This project aims to be the first step towards Dynamic Gesture Recognition in the Bolivian Sign Language, using computer vision to enable machines in the interpretation thus help close the breach on communication with people having issues to communicate verbally.
Since this is the first approach ever made on dynamic gesture concerning LSB, we had to make our own dataset. To be able to download the dataset LSB12 , this dataset consist on twelve gestures commonly used and were selected alongside interpreters.
- Ayuda
- Bolivia
- Como
- Dinero
- Doctor
- Donde
- Explicacion
- Guardar
- Necesito
- Quien(Occidente)
- Quien(Oriente)
- Saludos
Some features of the proccesss that might be relevant for future work, the height of the camera POV was 1.5 meters and the length towards the intepreter was 2 meters long, using a black background.

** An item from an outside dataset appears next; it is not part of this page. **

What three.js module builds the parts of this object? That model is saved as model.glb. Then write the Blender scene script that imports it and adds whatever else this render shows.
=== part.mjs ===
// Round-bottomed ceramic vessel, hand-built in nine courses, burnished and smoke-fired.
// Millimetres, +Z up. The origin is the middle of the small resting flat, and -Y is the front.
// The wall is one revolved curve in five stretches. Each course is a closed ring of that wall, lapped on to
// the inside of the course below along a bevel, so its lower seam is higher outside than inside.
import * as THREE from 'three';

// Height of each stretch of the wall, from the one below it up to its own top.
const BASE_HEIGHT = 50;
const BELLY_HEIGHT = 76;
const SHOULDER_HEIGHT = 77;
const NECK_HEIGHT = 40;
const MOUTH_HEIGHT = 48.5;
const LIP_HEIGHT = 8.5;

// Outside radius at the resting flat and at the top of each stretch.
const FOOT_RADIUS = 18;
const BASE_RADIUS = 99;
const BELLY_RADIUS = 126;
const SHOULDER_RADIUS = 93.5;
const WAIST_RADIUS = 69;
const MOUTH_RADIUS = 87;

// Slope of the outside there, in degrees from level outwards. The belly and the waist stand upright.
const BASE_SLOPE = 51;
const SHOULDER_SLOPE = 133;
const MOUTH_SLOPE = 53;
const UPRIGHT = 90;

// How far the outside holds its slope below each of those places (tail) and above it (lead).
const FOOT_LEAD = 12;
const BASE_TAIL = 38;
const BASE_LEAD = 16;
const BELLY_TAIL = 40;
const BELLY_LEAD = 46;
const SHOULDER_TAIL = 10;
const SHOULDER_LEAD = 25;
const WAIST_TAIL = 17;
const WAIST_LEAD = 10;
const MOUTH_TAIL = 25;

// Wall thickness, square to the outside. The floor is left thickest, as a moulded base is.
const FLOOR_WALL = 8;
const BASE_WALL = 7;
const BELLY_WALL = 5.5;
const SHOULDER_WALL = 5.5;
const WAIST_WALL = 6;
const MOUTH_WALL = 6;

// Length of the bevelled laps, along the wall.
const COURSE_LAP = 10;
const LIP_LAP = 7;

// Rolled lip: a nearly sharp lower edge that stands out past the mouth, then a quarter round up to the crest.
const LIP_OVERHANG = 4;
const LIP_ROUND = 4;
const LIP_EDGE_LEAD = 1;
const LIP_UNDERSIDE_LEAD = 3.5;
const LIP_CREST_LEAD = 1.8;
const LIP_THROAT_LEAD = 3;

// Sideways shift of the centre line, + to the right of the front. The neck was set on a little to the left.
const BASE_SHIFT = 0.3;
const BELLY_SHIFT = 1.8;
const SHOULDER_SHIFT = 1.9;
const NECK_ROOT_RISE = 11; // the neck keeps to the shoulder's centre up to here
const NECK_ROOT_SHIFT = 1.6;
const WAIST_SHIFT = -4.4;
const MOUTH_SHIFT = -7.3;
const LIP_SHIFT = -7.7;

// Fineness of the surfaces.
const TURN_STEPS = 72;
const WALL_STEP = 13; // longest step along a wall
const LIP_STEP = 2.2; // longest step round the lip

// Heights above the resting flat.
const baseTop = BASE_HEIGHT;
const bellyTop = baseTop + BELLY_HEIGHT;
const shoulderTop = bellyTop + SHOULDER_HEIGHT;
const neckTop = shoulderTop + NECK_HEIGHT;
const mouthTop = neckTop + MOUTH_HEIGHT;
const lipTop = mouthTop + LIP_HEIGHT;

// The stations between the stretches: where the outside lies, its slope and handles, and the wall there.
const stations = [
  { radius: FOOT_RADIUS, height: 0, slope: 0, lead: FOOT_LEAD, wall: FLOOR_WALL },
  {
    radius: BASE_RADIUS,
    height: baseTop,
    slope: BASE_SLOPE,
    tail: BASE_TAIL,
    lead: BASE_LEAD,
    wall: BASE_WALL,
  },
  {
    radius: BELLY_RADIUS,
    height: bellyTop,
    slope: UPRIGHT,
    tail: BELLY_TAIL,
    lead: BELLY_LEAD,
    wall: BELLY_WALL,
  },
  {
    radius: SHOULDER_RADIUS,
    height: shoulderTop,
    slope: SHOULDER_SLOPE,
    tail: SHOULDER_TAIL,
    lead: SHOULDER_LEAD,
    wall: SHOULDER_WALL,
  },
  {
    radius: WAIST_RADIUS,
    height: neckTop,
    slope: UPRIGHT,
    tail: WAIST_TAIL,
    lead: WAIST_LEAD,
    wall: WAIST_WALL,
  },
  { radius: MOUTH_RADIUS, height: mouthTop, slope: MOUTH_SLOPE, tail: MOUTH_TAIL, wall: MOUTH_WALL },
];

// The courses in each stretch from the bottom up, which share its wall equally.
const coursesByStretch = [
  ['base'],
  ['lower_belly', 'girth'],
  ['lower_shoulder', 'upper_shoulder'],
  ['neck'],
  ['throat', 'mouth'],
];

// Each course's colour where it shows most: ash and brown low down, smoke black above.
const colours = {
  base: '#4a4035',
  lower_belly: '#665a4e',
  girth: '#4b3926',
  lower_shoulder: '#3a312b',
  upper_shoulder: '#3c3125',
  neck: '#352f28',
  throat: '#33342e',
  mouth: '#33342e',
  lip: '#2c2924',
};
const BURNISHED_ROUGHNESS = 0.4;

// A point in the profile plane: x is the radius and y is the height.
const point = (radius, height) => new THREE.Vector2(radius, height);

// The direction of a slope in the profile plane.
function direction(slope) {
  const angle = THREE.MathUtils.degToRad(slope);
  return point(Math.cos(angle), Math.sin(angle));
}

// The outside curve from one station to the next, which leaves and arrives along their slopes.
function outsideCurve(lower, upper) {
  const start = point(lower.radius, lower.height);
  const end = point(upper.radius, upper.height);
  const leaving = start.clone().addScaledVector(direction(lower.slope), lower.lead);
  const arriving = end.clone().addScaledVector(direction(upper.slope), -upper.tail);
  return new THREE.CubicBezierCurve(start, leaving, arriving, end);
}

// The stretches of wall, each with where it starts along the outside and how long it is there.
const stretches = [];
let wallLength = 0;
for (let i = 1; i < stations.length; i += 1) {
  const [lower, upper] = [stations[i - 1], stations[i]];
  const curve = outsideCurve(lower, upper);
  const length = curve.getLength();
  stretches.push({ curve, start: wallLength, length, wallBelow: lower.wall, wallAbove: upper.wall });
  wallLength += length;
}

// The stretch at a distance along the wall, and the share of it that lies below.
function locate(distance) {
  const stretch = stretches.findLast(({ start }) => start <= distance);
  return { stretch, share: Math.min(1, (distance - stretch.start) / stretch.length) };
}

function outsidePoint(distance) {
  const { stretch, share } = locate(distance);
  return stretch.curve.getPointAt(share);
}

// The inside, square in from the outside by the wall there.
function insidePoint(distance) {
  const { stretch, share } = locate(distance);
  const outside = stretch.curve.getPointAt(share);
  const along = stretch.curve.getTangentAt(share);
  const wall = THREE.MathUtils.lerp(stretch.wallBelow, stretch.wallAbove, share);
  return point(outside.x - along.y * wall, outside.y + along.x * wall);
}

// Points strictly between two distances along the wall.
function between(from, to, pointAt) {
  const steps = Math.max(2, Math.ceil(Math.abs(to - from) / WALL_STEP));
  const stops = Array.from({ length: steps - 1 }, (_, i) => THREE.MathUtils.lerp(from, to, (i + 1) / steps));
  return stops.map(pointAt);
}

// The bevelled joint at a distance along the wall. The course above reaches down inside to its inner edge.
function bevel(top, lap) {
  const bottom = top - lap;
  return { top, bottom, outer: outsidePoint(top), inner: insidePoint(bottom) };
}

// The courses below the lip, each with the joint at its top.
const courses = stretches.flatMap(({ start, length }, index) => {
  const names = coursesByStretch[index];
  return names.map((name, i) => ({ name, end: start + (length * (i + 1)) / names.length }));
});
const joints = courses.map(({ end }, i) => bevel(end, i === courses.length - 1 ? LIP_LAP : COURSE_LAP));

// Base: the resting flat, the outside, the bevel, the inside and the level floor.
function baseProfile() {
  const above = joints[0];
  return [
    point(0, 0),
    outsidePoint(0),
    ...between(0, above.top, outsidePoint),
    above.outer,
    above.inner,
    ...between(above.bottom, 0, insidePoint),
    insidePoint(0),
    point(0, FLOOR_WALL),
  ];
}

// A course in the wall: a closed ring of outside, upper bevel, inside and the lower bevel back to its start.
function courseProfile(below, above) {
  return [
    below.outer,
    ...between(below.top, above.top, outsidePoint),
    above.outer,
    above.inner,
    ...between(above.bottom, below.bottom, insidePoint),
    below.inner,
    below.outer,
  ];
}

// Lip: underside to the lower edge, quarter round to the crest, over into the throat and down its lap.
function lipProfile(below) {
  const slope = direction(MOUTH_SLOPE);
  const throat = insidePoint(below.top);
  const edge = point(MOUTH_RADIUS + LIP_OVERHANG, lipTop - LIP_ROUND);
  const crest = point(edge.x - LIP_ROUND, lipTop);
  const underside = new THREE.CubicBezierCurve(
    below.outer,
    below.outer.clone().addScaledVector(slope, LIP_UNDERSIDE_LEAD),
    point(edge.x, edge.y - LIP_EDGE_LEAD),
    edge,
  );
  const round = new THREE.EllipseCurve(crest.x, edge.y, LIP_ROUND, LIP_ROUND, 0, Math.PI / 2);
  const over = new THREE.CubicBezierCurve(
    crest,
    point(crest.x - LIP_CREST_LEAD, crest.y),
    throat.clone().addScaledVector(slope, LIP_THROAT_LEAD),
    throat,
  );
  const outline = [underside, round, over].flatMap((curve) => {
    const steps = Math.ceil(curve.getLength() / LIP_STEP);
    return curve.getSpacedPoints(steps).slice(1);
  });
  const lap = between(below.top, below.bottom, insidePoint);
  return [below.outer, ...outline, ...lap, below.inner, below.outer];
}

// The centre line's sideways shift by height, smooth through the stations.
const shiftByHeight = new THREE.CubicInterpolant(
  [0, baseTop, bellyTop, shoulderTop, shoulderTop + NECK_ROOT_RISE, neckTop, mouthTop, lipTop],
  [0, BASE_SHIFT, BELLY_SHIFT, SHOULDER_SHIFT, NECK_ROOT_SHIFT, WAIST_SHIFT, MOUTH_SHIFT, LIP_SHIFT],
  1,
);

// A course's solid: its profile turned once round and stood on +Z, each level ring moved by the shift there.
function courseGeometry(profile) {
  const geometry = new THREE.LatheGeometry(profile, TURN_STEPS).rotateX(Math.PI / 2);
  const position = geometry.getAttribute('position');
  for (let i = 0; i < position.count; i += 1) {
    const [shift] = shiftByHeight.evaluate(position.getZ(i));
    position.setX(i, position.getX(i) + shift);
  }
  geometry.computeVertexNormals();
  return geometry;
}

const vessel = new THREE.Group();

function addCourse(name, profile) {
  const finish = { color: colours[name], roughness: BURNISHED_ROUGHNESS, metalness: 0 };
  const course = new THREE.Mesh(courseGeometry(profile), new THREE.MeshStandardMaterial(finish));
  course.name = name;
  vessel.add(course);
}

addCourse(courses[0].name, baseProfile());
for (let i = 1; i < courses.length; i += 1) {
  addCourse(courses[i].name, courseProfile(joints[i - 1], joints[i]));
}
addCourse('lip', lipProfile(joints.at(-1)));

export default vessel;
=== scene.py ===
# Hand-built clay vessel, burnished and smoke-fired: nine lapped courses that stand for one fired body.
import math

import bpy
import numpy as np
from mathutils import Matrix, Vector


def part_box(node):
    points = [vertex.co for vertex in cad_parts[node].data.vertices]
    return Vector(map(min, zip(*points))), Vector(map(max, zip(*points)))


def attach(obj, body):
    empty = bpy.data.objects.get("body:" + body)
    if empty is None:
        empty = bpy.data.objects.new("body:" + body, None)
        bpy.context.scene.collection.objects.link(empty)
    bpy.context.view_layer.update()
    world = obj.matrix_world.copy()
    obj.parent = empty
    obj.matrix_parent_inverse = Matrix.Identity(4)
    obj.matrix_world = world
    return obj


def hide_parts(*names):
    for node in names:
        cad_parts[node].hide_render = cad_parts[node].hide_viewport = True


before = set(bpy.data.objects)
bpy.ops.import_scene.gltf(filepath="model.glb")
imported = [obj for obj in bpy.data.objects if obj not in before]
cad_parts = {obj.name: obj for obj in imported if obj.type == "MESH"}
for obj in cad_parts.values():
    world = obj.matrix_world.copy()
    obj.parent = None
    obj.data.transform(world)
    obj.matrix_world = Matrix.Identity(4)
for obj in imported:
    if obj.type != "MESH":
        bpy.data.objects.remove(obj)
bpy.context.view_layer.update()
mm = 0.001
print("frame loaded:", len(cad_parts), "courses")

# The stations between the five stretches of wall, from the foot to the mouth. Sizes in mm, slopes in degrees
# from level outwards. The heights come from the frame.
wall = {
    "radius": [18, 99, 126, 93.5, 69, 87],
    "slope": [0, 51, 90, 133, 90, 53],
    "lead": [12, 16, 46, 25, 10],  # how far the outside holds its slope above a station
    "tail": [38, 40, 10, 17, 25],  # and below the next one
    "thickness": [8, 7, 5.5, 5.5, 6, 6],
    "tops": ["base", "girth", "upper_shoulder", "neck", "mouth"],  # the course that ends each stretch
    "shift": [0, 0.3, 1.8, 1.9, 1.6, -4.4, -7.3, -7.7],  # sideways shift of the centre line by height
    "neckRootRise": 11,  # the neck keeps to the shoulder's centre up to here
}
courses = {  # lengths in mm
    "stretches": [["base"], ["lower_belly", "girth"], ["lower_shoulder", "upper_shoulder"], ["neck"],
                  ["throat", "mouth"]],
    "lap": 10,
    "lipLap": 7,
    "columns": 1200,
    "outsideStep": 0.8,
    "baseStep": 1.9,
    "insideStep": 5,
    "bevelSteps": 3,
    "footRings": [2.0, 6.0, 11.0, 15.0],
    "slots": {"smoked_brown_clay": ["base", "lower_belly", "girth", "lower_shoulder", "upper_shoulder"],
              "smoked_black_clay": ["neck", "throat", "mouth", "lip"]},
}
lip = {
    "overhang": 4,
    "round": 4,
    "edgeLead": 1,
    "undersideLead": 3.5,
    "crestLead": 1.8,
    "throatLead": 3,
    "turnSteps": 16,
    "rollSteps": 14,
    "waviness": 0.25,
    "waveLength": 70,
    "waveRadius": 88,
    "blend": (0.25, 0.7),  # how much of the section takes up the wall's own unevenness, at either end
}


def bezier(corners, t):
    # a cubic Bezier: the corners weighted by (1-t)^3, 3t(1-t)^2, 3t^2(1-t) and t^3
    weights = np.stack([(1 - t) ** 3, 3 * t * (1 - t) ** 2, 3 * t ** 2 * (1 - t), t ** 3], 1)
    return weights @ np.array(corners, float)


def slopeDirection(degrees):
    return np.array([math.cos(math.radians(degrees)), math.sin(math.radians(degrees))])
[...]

We worked on this project using Mediapipe, using some of the points that can be extracted via it's Pose Estmiation module. The algorithm that exectues the iterarionts for each frame in each video is on prepareData.py
The RNN was made using Tensorflow+Keras LSTM units, we had the best perfomance using Bidirecctional NN with Recurrent dropouts. As a suggesttion for those who attemp the same method try playing with the temporal window, the best perfomance comes aorund 75 to 90 frames
As a last step for this project, the presentation for the user comes as as GUI that enables to control the source(camera/video) as well as the txt2sound feature. This can be improved because it uses PyQT5 threads.